# [Information supplied]
- - -

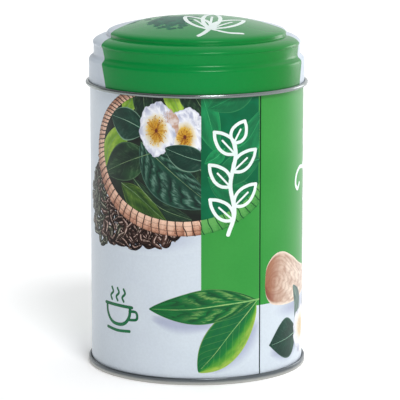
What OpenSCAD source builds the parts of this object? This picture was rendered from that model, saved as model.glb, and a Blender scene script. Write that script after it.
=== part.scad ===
// Round tea caddy: a tinplate can with a double-seamed base and a stepped, domed slip lid.
// Every piece but the sealing compound is one thickness of sheet, so each is drawn as the middle
// line of its sheet, [radius, height], and turned about the Z axis. Z = 0 is the plane that the
// base rim stands on, and the front of the tin faces -Y.

/* [Sheet] */
// Thickness of the tinplate
sheet_t = 0.28; // [0.22:0.01:0.34]

/* [Body] */
// Outer radius of the rolled wall
body_r = 50; // [46:0.5:56]
// Height of the curled top edge
body_h = 145.65; // [90:0.5:180]
// Radius of the curled top edge, to the middle of the sheet
body_curl_r = 0.75; // [0.6:0.05:0.9]
// Turn of the side seam from the front, towards +X, in degrees
seam_turn = 35.5; // [0:0.5:180]
// Width of the folded side seam
side_seam_w = 3.2; // [2.4:0.2:4]

/* [Base] */
// Height of the double seam that joins the base to the body
seam_h = 3.2; // [2.8:0.1:3.6]
// Gap between the folded layers of the double seam
seam_gap = 0.16; // [0.1:0.01:0.2]
// Height of the countersunk base panel
panel_z = 4.1; // [3.6:0.1:6]
// Radii of the stiffening rings pressed into the panel
ring_rs = [24, 38];
// Height of the stiffening rings
ring_h = 0.8; // [0.4:0.1:1.2]

/* [Lid fit] */
// Radial gap between the lid's skirt and the body
fit_gap = 0.2; // [0.12:0.02:0.3]
// Gap between the body's curled edge and the lid's sloping ledge
seat_gap = 0.15; // [0.1:0.05:0.3]
// Height of the skirt, from the middle of its curl up to the ledge
skirt_h = 11.4; // [8:0.2:20]
// Radius of the skirt's outward curl, to the middle of the sheet
skirt_curl_r = 0.83; // [0.6:0.01:0.95]

/* [Lid top] */
// Slope of the ledge, in degrees
ledge_slope = 36; // [25:1:45]
// Radius of the neck above the ledge
neck_r = 48.06; // [45:0.1:48.2]
// Height of the neck and shoulder above the ledge's outer edge
shoulder_h = 7.65; // [6:0.1:12]
// How far the shoulder stands out over the neck
shoulder_out = 0.33; // [0.2:0.05:0.6]
// Rise of the shoulder from its widest point to the groove
shoulder_rise = 2.8; // [2:0.1:4]
// Fullness of the shoulder's curve: 1 is straight and 2 is elliptical
shoulder_fullness = 1.55; // [1.3:0.05:2]
// Radius of the dome's upright edge
dome_edge_r = 41.75; // [36:0.1:42]
// Height of the dome's upright edge above the groove
dome_edge_h = 1.4; // [1:0.1:2.5]
// Radius at which the dome turns over into its edge
dome_r = 38; // [33:0.5:38.5]
// Height from the top of the edge to the crown of the dome
dome_rise = 7.1; // [6:0.1:9]
// Fall of the dome from its crown to the turn
dome_fall = 4.95; // [4:0.05:5.5]

/* [Hidden] */
$fn = 96;

// Steps in a quarter turn of a bend, and across a long curve
BEND_STEPS = 5;
CURVE_STEPS = 12;

// Middle lines of the layers of the double seam, from the inside out
layer = sheet_t + seam_gap;
wall_r = body_r - sheet_t / 2;
chuck_gap = 0.05;
chuck_r = wall_r - sheet_t - chuck_gap;
cover_hook_r = wall_r + layer;
body_hook_r = wall_r + 2 * layer;
seaming_r = wall_r + 3 * layer;
hook_float = 0.1;
body_fold_z = sheet_t + hook_float + sheet_t / 2 + layer;
cover_fold_z = seam_h - sheet_t / 2 - layer;
rim_set_back = 0.4;
panel_set_back = 1.2;

// Sealing compound, a round bead inside the cover's fold
bead_clear = 0.04;
bead_r = layer - sheet_t / 2 - bead_clear;

// Body edge
body_curl_z = body_h - sheet_t / 2 - body_curl_r;
body_curl_end = 290;
seam_groove_w = 0.7;
seam_groove_d = 0.12;
seam_layers = 3;
seam_foot_z = 7;
seam_head_z = body_h - 5;

// Lid
skirt_r = body_r + fit_gap + sheet_t / 2;
ledge_z = body_curl_z + (wall_r - body_curl_r - skirt_r) * tan(ledge_slope)
    + (body_curl_r + sheet_t + seat_gap) / cos(ledge_slope);
neck_z = ledge_z + (skirt_r - neck_r) * tan(ledge_slope);
skirt_curl_z = ledge_z - skirt_h;
skirt_curl_end = 480;
shoulder_r = neck_r + shoulder_out;
shoulder_z = ledge_z + shoulder_h;
groove_z = shoulder_z + shoulder_rise;
groove_w = 0.7;
edge_z = groove_z + dome_edge_h;
crown_z = edge_z + dome_rise;
turn_z = crown_z - dome_fall;
turn_slope = 2 * dome_fall / dome_r;
ledge_set_back = 0.9;
neck_set_back = 1.2;

function unit(v) = v / norm(v);
function reversed(list) = [for (i = [len(list) - 1:-1:0]) list[i]];

// Points of an arc about centre c, from angle a0 to a1
function arc(c, r, a0, a1) =
    let (n = ceil(abs(a1 - a0) / 90 * BEND_STEPS))
    [for (i = [0:n]) let (a = a0 + (a1 - a0) * i / n) c + r * [cos(a), sin(a)]];

// Points of a curve from p to q that leaves and arrives along its lines to c
function curve(p, c, q, n) =
    [for (i = [0:n]) let (t = i / n) (1 - t) ^ 2 * p + 2 * t * (1 - t) * c + t ^ 2 * q];

// The corner c of a line from p to q, rounded from a distance d on each side
function rounded(p, c, q, d) =
    curve(c + d * unit(p - c), c, c + d * unit(q - c), BEND_STEPS);

// A low round ring, pressed upwards across a flat panel at height z
function ring(r, z) = [for (a = [0:30:360]) [r + (a / 180 - 1) * 1.5, z + ring_h * (1 - cos(a)) / 2]];

// The line that runs beside a path at a distance d, kept off the far side of the axis
function beside(path, d) =
    let (last = len(path) - 1)
    [for (i = [0:last])
        let (a = unit(path[max(i, 1)] - path[max(i, 1) - 1]),
             b = unit(path[min(i, last - 1) + 1] - path[min(i, last - 1)]),
             m = unit(a + b),
             q = path[i] + d / (m * a) * [-m[1], m[0]])
        [max(0, q[0]), q[1]]];

// A piece of sheet, turned about the Z axis
module turned_sheet(path) {
    rotate_extrude()
        polygon(concat(beside(path, sheet_t / 2), reversed(beside(path, -sheet_t / 2))));
}

// Body: bottom hook, wall and inward curl, with its side seam
body_path = concat(
    [[body_hook_r, cover_fold_z - bead_r - bead_clear]],
    arc([cover_hook_r, body_fold_z], layer, 0, -180),
    arc([wall_r - body_curl_r, body_curl_z], body_curl_r, 0, body_curl_end));

module side_seam_fold() {
    fold_t = seam_layers * sheet_t;
    intersection() {
        translate([body_r - sheet_t - fold_t, -side_seam_w / 2, seam_foot_z])
            cube([fold_t + sheet_t, side_seam_w, seam_head_z - seam_foot_z]);
        cylinder(r = wall_r, h = body_h);
    }
}

module side_seam_groove() {
    translate([body_r - seam_groove_d, -seam_groove_w / 2, seam_foot_z])
        cube([1, seam_groove_w, seam_head_z - seam_foot_z]);
}

module body_shell() {
    color("whitesmoke")
        difference() {
            union() {
                turned_sheet(body_path);
                rotate([0, 0, seam_turn - 90]) side_seam_fold();
            }
            rotate([0, 0, seam_turn - 90]) side_seam_groove();
        }
}

// Base: countersunk panel, chuck wall, rim, seaming wall and cover hook
base_path = concat(
    [[0, panel_z]],
    [for (r = ring_rs) each ring(r, panel_z)],
    rounded([0, panel_z], [chuck_r, panel_z], [chuck_r, 0], panel_set_back),
    rounded([chuck_r, panel_z], [chuck_r, sheet_t / 2], [seaming_r, sheet_t / 2], rim_set_back),
    rounded([chuck_r, sheet_t / 2], [seaming_r, sheet_t / 2], [seaming_r, seam_h], rim_set_back),
    arc([body_hook_r, cover_fold_z], layer, 0, 180),
    [[cover_hook_r, body_fold_z]]);

module base_end() {
    color("silver") turned_sheet(base_path);
}

module seam_compound() {
    color("dimgray")
        rotate_extrude()
            translate([body_hook_r, cover_fold_z]) circle(r = bead_r, $fn = 24);
}

// Lid: dome, groove, shoulder, neck, ledge, skirt and outward curl
dome_path = [for (i = [0:CURVE_STEPS])
    let (r = dome_r * i / CURVE_STEPS) [r, crown_z - dome_fall * (r / dome_r) ^ 2]];

dome_edge_path = curve(
    [dome_r, turn_z],
    [dome_edge_r, turn_z - turn_slope * (dome_edge_r - dome_r)],
    [dome_edge_r, edge_z], CURVE_STEPS);

shoulder_path = [for (i = [0:CURVE_STEPS])
    let (a = 90 * i / CURVE_STEPS, p = 2 / shoulder_fullness, r0 = dome_edge_r + groove_w)
    [r0 + (shoulder_r - r0) * sin(a) ^ p, groove_z - shoulder_rise * (1 - cos(a) ^ p)]];

lid_path = concat(
    dome_path,
    [for (i = [1:CURVE_STEPS]) dome_edge_path[i]],
    curve([dome_edge_r, groove_z + groove_w], [dome_edge_r, groove_z],
        [dome_edge_r + groove_w, groove_z], BEND_STEPS),
    [for (i = [1:CURVE_STEPS]) shoulder_path[i]],
    curve([shoulder_r, shoulder_z - 0.4], [neck_r, shoulder_z - 0.8], [neck_r, shoulder_z - 1.2],
        BEND_STEPS),
    rounded([neck_r, shoulder_z], [neck_r, neck_z], [skirt_r, ledge_z], neck_set_back),
    rounded([neck_r, neck_z], [skirt_r, ledge_z], [skirt_r, skirt_curl_z], ledge_set_back),
    arc([skirt_r + skirt_curl_r, skirt_curl_z], skirt_curl_r, 180, skirt_curl_end));

module lid() {
    color("seagreen") turned_sheet(lid_path);
}

body_shell();
base_end();
seam_compound();
lid();
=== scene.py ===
import bisect
import math
import random

import bmesh
import bpy
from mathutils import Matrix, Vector


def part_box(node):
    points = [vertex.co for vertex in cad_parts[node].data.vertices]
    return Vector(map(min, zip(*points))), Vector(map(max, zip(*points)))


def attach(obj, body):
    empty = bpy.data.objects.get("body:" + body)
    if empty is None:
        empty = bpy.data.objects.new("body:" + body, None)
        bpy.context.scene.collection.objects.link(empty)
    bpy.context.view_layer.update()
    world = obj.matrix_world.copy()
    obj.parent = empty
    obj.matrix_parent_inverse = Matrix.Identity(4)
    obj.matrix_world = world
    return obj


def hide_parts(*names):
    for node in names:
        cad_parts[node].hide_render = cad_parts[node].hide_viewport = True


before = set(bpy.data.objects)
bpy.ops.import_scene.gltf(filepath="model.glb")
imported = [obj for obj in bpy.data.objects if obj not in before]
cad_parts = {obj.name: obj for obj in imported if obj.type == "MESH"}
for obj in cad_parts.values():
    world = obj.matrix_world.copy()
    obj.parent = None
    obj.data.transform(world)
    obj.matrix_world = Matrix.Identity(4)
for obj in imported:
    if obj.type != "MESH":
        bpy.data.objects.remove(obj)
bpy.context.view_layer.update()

MM = 0.001

# ---------------------------------------------------------------- sizes, as in the CAD model
SHEET_T = 0.28
BODY_R = 50.0
HALF_TURN = math.pi * BODY_R
LAYER = 0.44              # from one folded layer of the double seam to the next
BODY_CURL_R = 0.75
SKIRT_CURL_R = 0.83
SKIRT_H = 11.4
LEDGE_SLOPE = math.radians(36)
NECK_R = 48.06
SHOULDER_R = 48.39
SHOULDER_H = 7.65
SHOULDER_RISE = 2.8
SHOULDER_POWER = 2 / 1.55
DOME_EDGE_R = 41.75
DOME_R = 38.0
DOME_EDGE_H = 1.4
DOME_FALL = 4.95
GROOVE_W = 0.7
PANEL_Z = 4.1
RING_RS = (24.0, 38.0)
RING_H = 0.8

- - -

# [Direction]
The lines to be given again exactly are those from the one containing "shoulder_path = [for (i = [0:CURVE_STEPS])" up to and including the one containing "imported = [obj".

# [The answer]
shoulder_path = [for (i = [0:CURVE_STEPS])
    let (a = 90 * i / CURVE_STEPS, p = 2 / shoulder_fullness, r0 = dome_edge_r + groove_w)
    [r0 + (shoulder_r - r0) * sin(a) ^ p, groove_z - shoulder_rise * (1 - cos(a) ^ p)]];

lid_path = concat(
    dome_path,
    [for (i = [1:CURVE_STEPS]) dome_edge_path[i]],
    curve([dome_edge_r, groove_z + groove_w], [dome_edge_r, groove_z],
        [dome_edge_r + groove_w, groove_z], BEND_STEPS),
    [for (i = [1:CURVE_STEPS]) shoulder_path[i]],
    curve([shoulder_r, shoulder_z - 0.4], [neck_r, shoulder_z - 0.8], [neck_r, shoulder_z - 1.2],
        BEND_STEPS),
    rounded([neck_r, shoulder_z], [neck_r, neck_z], [skirt_r, ledge_z], neck_set_back),
    rounded([neck_r, neck_z], [skirt_r, ledge_z], [skirt_r, skirt_curl_z], ledge_set_back),
    arc([skirt_r + skirt_curl_r, skirt_curl_z], skirt_curl_r, 180, skirt_curl_end));

module lid() {
    color("seagreen") turned_sheet(lid_path);
}

body_shell();
base_end();
seam_compound();
lid();
=== scene.py ===
import bisect
import math
import random

import bmesh
import bpy
from mathutils import Matrix, Vector


def part_box(node):
    points = [vertex.co for vertex in cad_parts[node].data.vertices]
    return Vector(map(min, zip(*points))), Vector(map(max, zip(*points)))


def attach(obj, body):
    empty = bpy.data.objects.get("body:" + body)
    if empty is None:
        empty = bpy.data.objects.new("body:" + body, None)
        bpy.context.scene.collection.objects.link(empty)
    bpy.context.view_layer.update()
    world = obj.matrix_world.copy()
    obj.parent = empty
    obj.matrix_parent_inverse = Matrix.Identity(4)
    obj.matrix_world = world
    return obj


def hide_parts(*names):
    for node in names:
        cad_parts[node].hide_render = cad_parts[node].hide_viewport = True


before = set(bpy.data.objects)
bpy.ops.import_scene.gltf(filepath="model.glb")
imported = [obj for obj in bpy.data.objects if obj not in before]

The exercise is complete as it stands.